My roommate’s parents were both born in Indian (she was born in the United States) so she sat down with me in my apartment and explained some folklore that she learned from her parents. Her relationship to the folklore isn’t necessarily that she truly believes in it, but that it’s an important part of her culture and something she thinks about from time to time.

“Never sleep with your feet facing north, always sleep with you head facing the north, because that is where God is. Putting your feet in that direction is disrespectful”

Q: So, sleeping with your head and feet in a certain direction is part of religion?

“It’s religious-based, because our main god, Ganapati, he…long story short, they needed to find a head for him. That’s why he has an elephant head. And they had to go find…like, get the head of the first animal that was facing north. And it was an elephant, so he has an elephant head. North is where God…everything good is in the north”

Q: So is the south considered bad?

“I don’t think it’s considered bad, it’s just that North is where the gods live. West, East, South… no gods live there, so we don’t even particularly care.”

Q: Does your family all follow this direction?

“It’s one of those things that’s always in the back of your head, like ‘never put your feet facing the north’ In my house at home I actually sleep facing south, but when I came to college I was like ‘oh this is north, I will sleep this way.’ I don’t believe that I will be curse or that I’m going to die because I slept in the wrong direction, but it’s something you think about”

Q: Do other people take it more seriously?

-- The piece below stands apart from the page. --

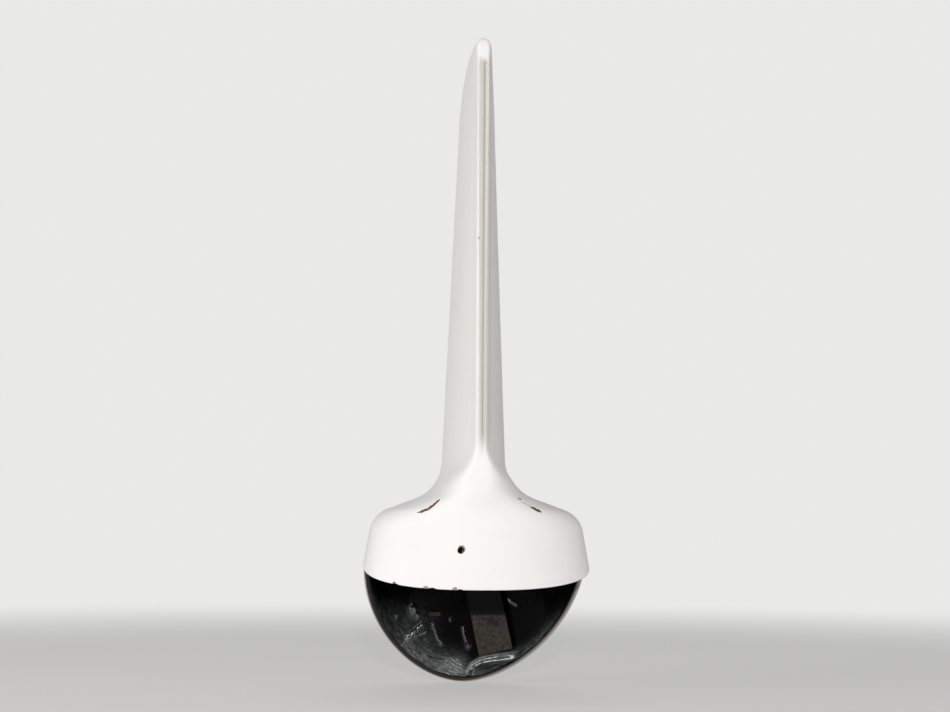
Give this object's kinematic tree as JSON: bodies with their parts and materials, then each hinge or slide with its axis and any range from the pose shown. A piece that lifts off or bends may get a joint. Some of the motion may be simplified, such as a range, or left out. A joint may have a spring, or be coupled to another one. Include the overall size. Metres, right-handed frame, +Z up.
{
  "type": "aircraft antenna",
  "caption": "Slim moulded blade antenna whose mast flows into a wide hollow pod with a saddle-shaped open underside and a coaxial feed jack inside.",
  "frame": {"origin": "seat datum: level of the near rim, in the plane of symmetry, under the middle of the mast", "axes": "+Z up the mast, -Y the blunt near edge, +Y the rounded nose, X across the pod"},
  "size_m": [0.11, 0.118, 0.3175],
  "materials": {
    "white_gelcoat": "white paint on glass fibre, satin, cracked and chipped; black resin inside",
    "black_resin": "brushed-on glossy black resin",
    "copper": "dull copper",
    "board": "brown glass-epoxy laminate",
    "steel": "plated, satin",
    "tinned_strap": "tinned, gone dull grey-brown",
    "brass": "dull",
    "nickel": "nickel plate, satin",
    "white_insulator": "satin fluoropolymer",
    "ceramic_disc": "satin dip coat"
  },
  "bodies": {
    "root": {"fairing_shell": "white_gelcoat", "radiator_strip": "copper", "root_seal": "black_resin", "feed_board": "board", "board_washers": "steel", "board_screws": "steel", "ground_strap": "tinned_strap", "strap_bond": "black_resin", "bonding_tab": "brass", "connector_body": "nickel", "connector_insulator": "white_insulator", "connector_contact": "brass", "connector_screws": "steel", "connector_nuts": "steel", "matching_coil": "copper", "tuning_capacitor": "ceramic_disc"}
  },
  "joints": []
}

“I think so. I know when I would go home and visit my grandparents, they’re in flats, so there’s not a lot of space, so we’d have to combine beds and it was really inconvenient the ways the two beds combined, but it was like ‘you have to face sleeping north so this is how the beds will be arranged’ But that was one thing, at home. I only have experience at home. My grandparents didn’t care when we went to a hotel, they were like, yeah whatever. It’s more like your primary bed is a big deal”

 

This folk belief has a basis in religion, but it doesn’t seem that there a large consequences for not following the belief. Unlike some folk beliefs, there is not really a set punishment for disobeying; instead, what is important is conveying respect to the gods.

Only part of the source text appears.